Directions: Copy out every line that contains "parts".

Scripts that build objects
■ ■ ■ ■ ■
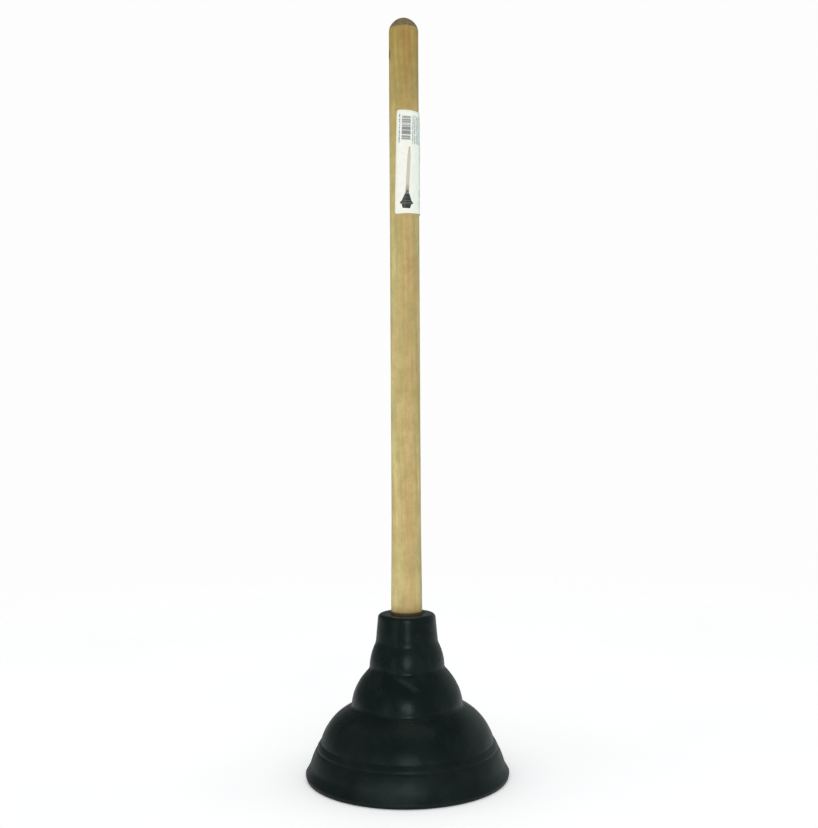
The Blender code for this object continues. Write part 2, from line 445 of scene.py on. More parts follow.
class Nodes:
    """A node tree, with one short call for each kind of node. A value may be a number or a socket."""

    def __init__(self, tree):
        self.tree = tree

    def new(self, kind):
        return self.tree.nodes.new("ShaderNode" + kind)

    def feed(self, socket, value):
        if isinstance(value, bpy.types.NodeSocket):
            self.tree.links.new(value, socket)
        elif isinstance(value, (tuple, list)) and len(value) == 3 and socket.type == "RGBA":
            socket.default_value = (*value, 1.0)
        else:
            socket.default_value = value

    def math(self, operation, a, b=0.0):
        node = self.new("Math")
        node.operation = operation
        self.feed(node.inputs[0], a)
        self.feed(node.inputs[1], b)
        return node.outputs[0]

    def add(self, a, b):
        return self.math("ADD", a, b)

    def times(self, a, b):
        return self.math("MULTIPLY", a, b)

    def product(self, *values):
        made = values[0]
        for value in values[1:]:
            made = self.times(made, value)
        return made

    def most(self, *values):
        made = values[0]
        for value in values[1:]:
            made = self.math("MAXIMUM", made, value)
        return made

    def away(self, value, middle):
        """How far a value is from the middle, on either side."""
        return self.math("ABSOLUTE", self.add(value, -middle))

    def squares(self, a, b):
        return self.add(self.times(a, a), self.times(b, b))

    def length(self, a, b):
        return self.math("SQRT", self.squares(a, b))

    def ramp(self, value, low, high, to_low=0.0, to_high=1.0, smooth=True):
        """Maps low..high to to_low..to_high, held at both ends."""
        node = self.new("MapRange")
        node.interpolation_type = "SMOOTHSTEP" if smooth else "LINEAR"
        self.feed(node.inputs["From Min"], low)
        self.feed(node.inputs["From Max"], high)
        self.feed(node.inputs["To Min"], to_low)
        self.feed(node.inputs["To Max"], to_high)
        self.feed(node.inputs["Value"], value)
        return node.outputs["Result"]

    def axes(self, place):
        node = self.new("SeparateXYZ")
        self.feed(node.inputs[0], place)
        return node.outputs[0], node.outputs[1], node.outputs[2]

    def choice(self, share, first, second):
        """One surface or background at a share of 0, and another at 1."""
        node = self.new("MixShader")
        self.feed(node.inputs[0], share)
        self.feed(node.inputs[1], first)
        self.feed(node.inputs[2], second)
        return node.outputs[0]


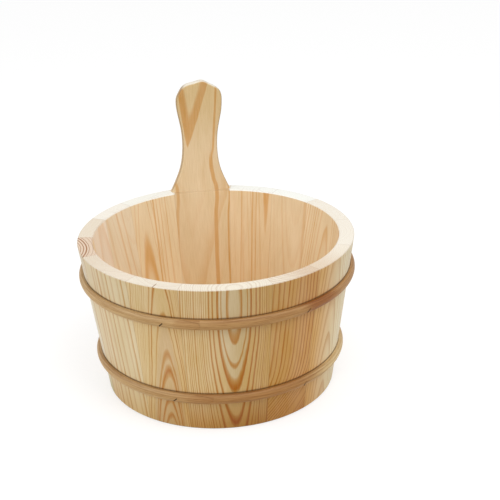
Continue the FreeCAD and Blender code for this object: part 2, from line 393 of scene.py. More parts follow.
def join(tree, node, sockets):
    """Give each of a node's sockets a value, or link it to another node's output."""
    for key, value in sockets.items():
        socket = node.inputs[key]
        if isinstance(value, bpy.types.NodeSocket):
            tree.links.new(value, socket)
        elif socket.type == "RGBA":
            socket.default_value = (*value[:3], 1.0)
        else:
            socket.default_value = value


def put(tree, kind, sockets=None, **settings):
    """Add a node with its settings and its sockets."""
    node = tree.nodes.new(kind)
    for name, value in settings.items():
        setattr(node, name, value)
    join(tree, node, sockets or {})
    return node


def calc(tree, operation, *values):
    """The result of a sum on numbers."""
    return put(tree, "ShaderNodeMath", dict(enumerate(values)), operation=operation).outputs[0]


def plus(tree, first, second):
    """Two numbers together."""
    return calc(tree, "ADD", first, second)


def minus(tree, first, second):
    """What the second number leaves of the first."""
    return calc(tree, "SUBTRACT", first, second)


def times(tree, first, *others):
    """The product of several numbers."""
    for other in others:
        first = calc(tree, "MULTIPLY", first, other)
    return first


def scaled(tree, value, factor, extra):
    """A number times another, and a third on top."""
    return calc(tree, "MULTIPLY_ADD", value, factor, extra)


def swing(tree, wave, reach, middle=0.0):
    """Noise about one half, as a number about another middle."""
    return scaled(tree, minus(tree, wave, 0.5), reach, middle)


def vector_of(tree, *axes):
    """A vector from three numbers."""
    return put(tree, "ShaderNodeCombineXYZ", dict(enumerate(axes))).outputs[0]


def axes_of(tree, vector):
    """The three numbers of a vector."""
    return put(tree, "ShaderNodeSeparateXYZ", {0: vector}).outputs


def object_place(tree):
    """A point's place in the frame."""
    return put(tree, "ShaderNodeTexCoord").outputs["Object"]


def true_normal(tree):
    """The way that the surface faces."""
    return put(tree, "ShaderNodeNewGeometry").outputs["True Normal"]


def turned_about(tree, vector, angle):
    """A vector turned about the tub's axis."""
    sockets = {"Vector": vector, "Angle": angle}
    return put(tree, "ShaderNodeVectorRotate", sockets, rotation_type="Z_AXIS").outputs[0]


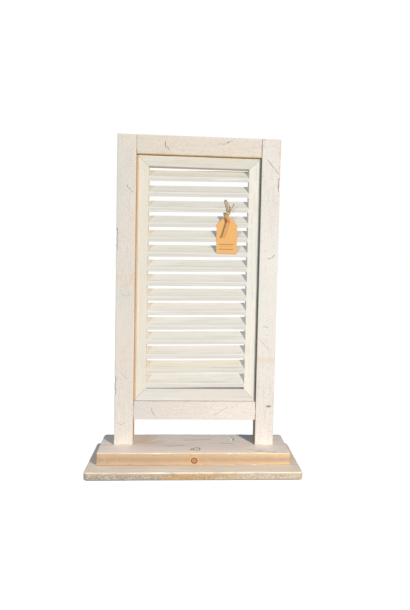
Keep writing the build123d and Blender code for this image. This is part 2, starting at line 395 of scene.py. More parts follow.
# The foot's upper board
# A narrower pine board is glued on the first. Its top has the same thin wash. Its front edge is raw
# orange pine with a knot, wiped with wash along the middle and worn white along its top arris.
PLINTH_FRONT_CORNER = 3 * MM
PLINTH_BACK_CORNER = 8 * MM
PLINTH_ARRIS = 1.5 * MM
PLINTH_STEPS = (4 * MM, 5 * MM, 5 * MM)
ORANGE_PINE = tint(208, 176, 139)
BAND_WASH = tint(184, 157, 131)
PLINTH_WASH = (222, 216, 210)
PLINTH_PITH = Vector((0, -26, -30)) * MM
SIDE_PITH = Vector((0, 40, -20)) * MM
PLINTH_FRONT = -50
PLINTH_TOP = 43
EYE_AT = Vector((0.6, -26, PLINTH_TOP)) * MM
EYE_REACH = 13 * MM
KNOT_AT = Vector((0, PLINTH_FRONT, 27)) * MM
KNOT_REACH = 6.8 * MM
FRONT_PAINTED_LIGHT = tint(226, 215, 203)
POST_SHADOW_TAN = tint(209, 188, 168)
EYE_LINE = tint(134, 112, 92)
EYE_STAIN = tint(205, 178, 148)
EYE_GRAIN = tint(112, 84, 64)
SCRATCH = tint(250, 243, 232)
DIRTY_STREAK = tint(184, 175, 167)
HOOK_LIGHT = tint(250, 246, 240)
HOOK_SHADE = tint(104, 96, 92)
PALE_PINE = tint(224, 192, 152)
LATE_WOOD = tint(214, 160, 108)
BROWN_FIBRE = tint(176, 138, 108)
WASH_SPECK = tint(232, 218, 202)
KNOT_GLOW = tint(226, 178, 124)
KNOT_RIM = tint(134, 84, 58)
KNOT_HEART = tint(186, 138, 104)
KNOT_RING = tint(150, 96, 68)
RUBBED_PINE = tint(216, 194, 164)
RUBBED_CREAM = tint(238, 224, 200)


def front_upright(start, end):
    return upright(start, end) and start.y < 0


def back_upright(start, end):
    return upright(start, end) and start.y > 0


def level(start, end):
    """True for the edges round the top and round the bottom, and not for those that join them."""
    return not upright(start, end)


def top_mark(coat, points, width, colour, depth=0.0, fray=2.5):
    """A mark on the board's top, its points given by x and y, and all of it in millimetres."""
    mark(coat, [(x, y, PLINTH_TOP) for x, y in points], width * MM, colour, depth * MM, fray)


plinth_low, plinth_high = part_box("plinth_board")
plinth = squared_block("plinth_board_worn", "plinth_board")
round_edges(plinth, front_upright, PLINTH_FRONT_CORNER, 3)
round_edges(plinth, lambda a, b: back_upright(a, b) and a.y > plinth_high.y - MM, PLINTH_BACK_CORNER, 6)
round_edges(plinth, level, PLINTH_ARRIS, 3)
cut_across(plinth_low, plinth_high, PLINTH_STEPS)
wear(plinth, plinth_low, plinth_high, FOOT_ARRIS_WEAR, FACE_WEAR)
knock(plinth, (80, PLINTH_FRONT, 42), 9, (0, 0.8, -0.8))
knock(plinth, (94.3, PLINTH_FRONT, 33.8), 4, (0, 0.8, 0))
set_in(plinth, "plinth_board")

plinth_coat = grey_wash("plinth_board_wash", PLINTH_WASH, PLINTH_PITH)
# Painted light: the top is lighter in front of the frame, and the part under the frame stays darker as painted
# shade.
near_front = plinth_coat.y + plinth_coat.place.clouds(20 * MM, (0.2, 1, 1)) * (8 * MM)
plinth_coat.layer(near_front.step(-1 * MM, -6 * MM) * 0.6, FRONT_PAINTED_LIGHT)
# Painted shadow: a warm tan patch right of the left post, where the post shades the top from the bluer left
# lamp.
plinth_coat.layer(plinth_coat.x.near(-103 * MM, 46 * MM) * plinth_coat.y.step(0.0, 16 * MM) * 0.7, POST_SHADOW_TAN)
eye_edge = plinth_coat.place.gap_to_point(EYE_AT) + plinth_coat.place.clouds(8 * MM) * (3 * MM)
plinth_coat.layer(eye_edge.near(EYE_REACH, 1.7 * MM) * plinth_coat.x.step(-6 * MM, 9 * MM), EYE_LINE)
plinth_coat.layer(eye_edge.step(EYE_REACH, 8 * MM) * 0.4, EYE_STAIN)
for points, width in (
    (((-7, -29), (-4, -26)), 3.4),
    (((-1, -31), (-1.5, -24)), 2.0),
    (((4, -19), (7, -20)), 1.4),
    (((11, -20), (11.5, -29)), 1.2),
):
    top_mark(plinth_coat, points, width, EYE_GRAIN, 0.2)
for points, width in (
    (((-122, 3), (-103, 12), (-84, 31)), 1.5),
    (((-83, 28), (-79, 40), (-75, 55)), 1.4),
    (((-63, 12), (-54, 22), (-44, 35)), 0.9),
):
    top_mark(plinth_coat, points, width, SCRATCH, 0.1)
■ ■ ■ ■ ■
Response to the exercise:
The Blender code for this object continues. Write part 2, from line 445 of scene.py on. More parts follow.
Continue the FreeCAD and Blender code for this object: part 2, from line 393 of scene.py. More parts follow.
Keep writing the build123d and Blender code for this image. This is part 2, starting at line 395 of scene.py. More parts follow.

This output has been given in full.